- **Object modeling scripts**:

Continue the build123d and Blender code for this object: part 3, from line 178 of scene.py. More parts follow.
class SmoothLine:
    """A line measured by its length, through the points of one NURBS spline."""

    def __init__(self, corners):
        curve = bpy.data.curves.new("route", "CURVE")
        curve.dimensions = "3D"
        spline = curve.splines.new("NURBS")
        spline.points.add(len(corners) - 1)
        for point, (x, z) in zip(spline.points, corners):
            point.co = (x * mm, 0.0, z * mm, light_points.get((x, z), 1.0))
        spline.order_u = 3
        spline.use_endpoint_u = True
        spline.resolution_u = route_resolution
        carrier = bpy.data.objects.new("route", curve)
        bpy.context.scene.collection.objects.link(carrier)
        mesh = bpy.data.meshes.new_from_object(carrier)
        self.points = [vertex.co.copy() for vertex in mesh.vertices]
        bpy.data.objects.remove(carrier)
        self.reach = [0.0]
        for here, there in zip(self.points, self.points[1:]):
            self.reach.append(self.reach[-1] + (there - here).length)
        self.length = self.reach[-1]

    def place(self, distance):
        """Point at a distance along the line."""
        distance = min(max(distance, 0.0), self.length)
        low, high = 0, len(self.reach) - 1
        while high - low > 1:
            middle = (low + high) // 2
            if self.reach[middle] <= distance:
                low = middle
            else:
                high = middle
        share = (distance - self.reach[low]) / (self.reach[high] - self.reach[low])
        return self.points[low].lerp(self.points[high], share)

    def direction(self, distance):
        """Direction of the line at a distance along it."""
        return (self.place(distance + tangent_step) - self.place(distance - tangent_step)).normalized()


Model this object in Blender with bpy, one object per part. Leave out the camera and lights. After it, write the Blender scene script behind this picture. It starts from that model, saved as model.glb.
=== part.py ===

- **YOUR GOAL**:
Give the records above again, word for word.

- **COMPLETE OUTPUT**:
Continue the build123d and Blender code for this object: part 3, from line 178 of scene.py. More parts follow.
class SmoothLine:
    """A line measured by its length, through the points of one NURBS spline."""

    def __init__(self, corners):
        curve = bpy.data.curves.new("route", "CURVE")
        curve.dimensions = "3D"
        spline = curve.splines.new("NURBS")
        spline.points.add(len(corners) - 1)
        for point, (x, z) in zip(spline.points, corners):
            point.co = (x * mm, 0.0, z * mm, light_points.get((x, z), 1.0))
        spline.order_u = 3
        spline.use_endpoint_u = True
        spline.resolution_u = route_resolution
        carrier = bpy.data.objects.new("route", curve)
        bpy.context.scene.collection.objects.link(carrier)
        mesh = bpy.data.meshes.new_from_object(carrier)
        self.points = [vertex.co.copy() for vertex in mesh.vertices]
        bpy.data.objects.remove(carrier)
        self.reach = [0.0]
        for here, there in zip(self.points, self.points[1:]):
            self.reach.append(self.reach[-1] + (there - here).length)
        self.length = self.reach[-1]

    def place(self, distance):
        """Point at a distance along the line."""
        distance = min(max(distance, 0.0), self.length)
        low, high = 0, len(self.reach) - 1
        while high - low > 1:
            middle = (low + high) // 2
            if self.reach[middle] <= distance:
                low = middle
            else:
                high = middle
        share = (distance - self.reach[low]) / (self.reach[high] - self.reach[low])
        return self.points[low].lerp(self.points[high], share)

    def direction(self, distance):
        """Direction of the line at a distance along it."""
        return (self.place(distance + tangent_step) - self.place(distance - tangent_step)).normalized()


Model this object in Blender with bpy, one object per part. Leave out the camera and lights. After it, write the Blender scene script behind this picture. It starts from that model, saved as model.glb.
=== part.py ===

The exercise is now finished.